▶ _Problem to solve_:
Could you quote, exactly as they stand, the lines running from the one with "base_tray();" to the final line of the material?

[start]

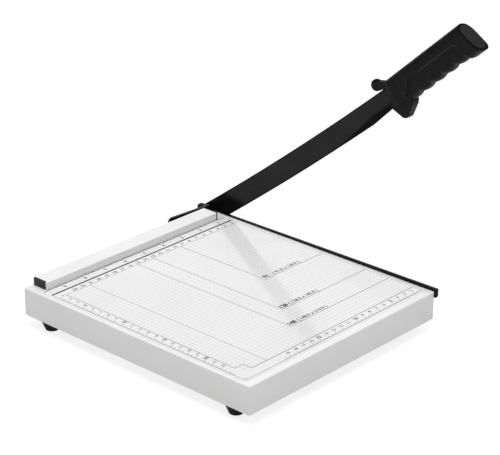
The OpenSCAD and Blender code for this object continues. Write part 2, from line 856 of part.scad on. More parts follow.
// The whole moulding before it is split
module handle_solid() {
    full_h = grip_top + grip_butt;
    reach = grip_end + 3 * handle_front;
    difference() {
        intersection() {
            linear_extrude(handle_t) grip_side();
            translate([-handle_front, grip_mid, handle_t / 2]) rotate([90, 0, 90]) linear_extrude(reach)
                round_rect(full_h, handle_t, handle_r);
        }
        at_end_face() translate([0, -full_h, -handle_t]) cube([full_h, 2 * full_h, 2 * handle_t]);
        at_end_face() translate([-end_cap_seat, 0, 0])
            end_oval(end_cap_len + 2 * seat_gap, end_cap_w + 2 * seat_gap, end_cap_seat + over);
    }
    translate([0, 0, (handle_t - guard_t) / 2]) linear_extrude(guard_t) guard_side();
    translate([0, 0, (handle_t - horn_t) / 2]) linear_extrude(horn_t) horn_side();
}

// One half of the moulding, between z0 and the parting plane's other side
module handle_half(z0) {
    half_t = handle_t / 2;
    pocket_t = blade_t + 2 * seat_gap;
    pocket_z = half_t - pocket_t / 2;
    color(black_plastic) on_arm(blade_mid + half_t) on_handle() difference() {
        intersection() {
            handle_solid();
            translate([-handle_u / 2, -handle_u / 2, z0]) cube([handle_u, handle_u, half_t]);
        }
        translate([-tang_root, -tang_w / 2 - seat_gap, pocket_z])
            cube([tang_end + tang_root + seat_gap, tang_w + 2 * seat_gap, pocket_t]);
        translate([-tang_root - handle_front, -blade_w / 2, pocket_z])
            cube([tang_root + handle_front, blade_w, pocket_t]);
        for (p = handle_screws_p) {
            translate([p, 0, 0]) sunk_hole(screw_d, screw_head_d, handle_screw_len + over, seat_gap);
        }
    }
}

module handle_left_half() {
    handle_half(handle_t / 2);
}

module handle_right_half() {
    handle_half(0);
}

module handle_end_cap() {
    color("#2b2b2d") on_arm(blade_mid + handle_t / 2) on_handle() at_end_face()
        translate([-end_cap_seat, 0, 0]) end_oval(end_cap_len, end_cap_w, end_cap_t);
}

module handle_screws() {
    color(zinc) on_arm(blade_mid + handle_t / 2) on_handle() for (p = handle_screws_p) {
        translate([p, 0, 0]) sunk_screw(screw_d, screw_head_d, handle_screw_len);
    }
}

base_tray();
table_stiffener();
backing_bar();
scale_sheet();
fence_rail();
fence_cap_left();
fence_cap_right();
fence_screws();
fence_nuts();
fixed_blade();
fixed_blade_screws();
hinge_bracket();
bracket_screws();
bracket_nuts();
pivot_bolt();
pivot_spacer();
pivot_washers();
pivot_spring();
pivot_nut();
foot_front_left();
foot_front_right();
foot_rear_left();
foot_rear_right();
foot_washers();
foot_screws();
foot_nuts();
blade_arm();
handle_left_half();
handle_right_half();
handle_end_cap();
handle_screws();
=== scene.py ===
"""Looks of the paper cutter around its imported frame, in Blender 4.5."""

import json
import math

import bmesh
import bpy
from mathutils import Matrix, Vector


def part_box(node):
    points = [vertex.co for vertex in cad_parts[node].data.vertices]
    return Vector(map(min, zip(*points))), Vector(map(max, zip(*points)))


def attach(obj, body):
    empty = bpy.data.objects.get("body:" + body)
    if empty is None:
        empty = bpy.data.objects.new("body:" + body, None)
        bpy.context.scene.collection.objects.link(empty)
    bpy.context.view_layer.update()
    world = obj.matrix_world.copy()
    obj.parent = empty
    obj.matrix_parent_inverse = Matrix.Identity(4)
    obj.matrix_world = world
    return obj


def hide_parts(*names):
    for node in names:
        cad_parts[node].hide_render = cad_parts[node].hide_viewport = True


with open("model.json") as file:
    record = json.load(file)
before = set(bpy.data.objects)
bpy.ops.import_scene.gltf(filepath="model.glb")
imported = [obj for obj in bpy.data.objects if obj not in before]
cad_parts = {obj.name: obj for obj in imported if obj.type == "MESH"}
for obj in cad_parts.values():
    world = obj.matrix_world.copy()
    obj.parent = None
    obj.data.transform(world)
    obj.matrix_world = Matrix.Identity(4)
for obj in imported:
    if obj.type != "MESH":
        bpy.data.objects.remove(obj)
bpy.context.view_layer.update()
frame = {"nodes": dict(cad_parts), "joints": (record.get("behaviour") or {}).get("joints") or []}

# Lengths are in millimetres and angles in degrees, as in the part's source, unless a comment says otherwise
MM = 0.001


def in_mm(point):
    """A point of the frame in millimetres, as plain numbers without rounding noise."""
    return [round(value / MM, 3) for value in point]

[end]

▶ _Result of the task_:
base_tray();
table_stiffener();
backing_bar();
scale_sheet();
fence_rail();
fence_cap_left();
fence_cap_right();
fence_screws();
fence_nuts();
fixed_blade();
fixed_blade_screws();
hinge_bracket();
bracket_screws();
bracket_nuts();
pivot_bolt();
pivot_spacer();
pivot_washers();
pivot_spring();
pivot_nut();
foot_front_left();
foot_front_right();
foot_rear_left();
foot_rear_right();
foot_washers();
foot_screws();
foot_nuts();
blade_arm();
handle_left_half();
handle_right_half();
handle_end_cap();
handle_screws();
=== scene.py ===
"""Looks of the paper cutter around its imported frame, in Blender 4.5."""

import json
import math

import bmesh
import bpy
from mathutils import Matrix, Vector


def part_box(node):
    points = [vertex.co for vertex in cad_parts[node].data.vertices]
    return Vector(map(min, zip(*points))), Vector(map(max, zip(*points)))


def attach(obj, body):
    empty = bpy.data.objects.get("body:" + body)
    if empty is None:
        empty = bpy.data.objects.new("body:" + body, None)
        bpy.context.scene.collection.objects.link(empty)
    bpy.context.view_layer.update()
    world = obj.matrix_world.copy()
    obj.parent = empty
    obj.matrix_parent_inverse = Matrix.Identity(4)
    obj.matrix_world = world
    return obj


def hide_parts(*names):
    for node in names:
        cad_parts[node].hide_render = cad_parts[node].hide_viewport = True


with open("model.json") as file:
    record = json.load(file)
before = set(bpy.data.objects)
bpy.ops.import_scene.gltf(filepath="model.glb")
imported = [obj for obj in bpy.data.objects if obj not in before]
cad_parts = {obj.name: obj for obj in imported if obj.type == "MESH"}
for obj in cad_parts.values():
    world = obj.matrix_world.copy()
    obj.parent = None
    obj.data.transform(world)
    obj.matrix_world = Matrix.Identity(4)
for obj in imported:
    if obj.type != "MESH":
        bpy.data.objects.remove(obj)
bpy.context.view_layer.update()
frame = {"nodes": dict(cad_parts), "joints": (record.get("behaviour") or {}).get("joints") or []}

# Lengths are in millimetres and angles in degrees, as in the part's source, unless a comment says otherwise
MM = 0.001


def in_mm(point):
    """A point of the frame in millimetres, as plain numbers without rounding noise."""
    return [round(value / MM, 3) for value in point]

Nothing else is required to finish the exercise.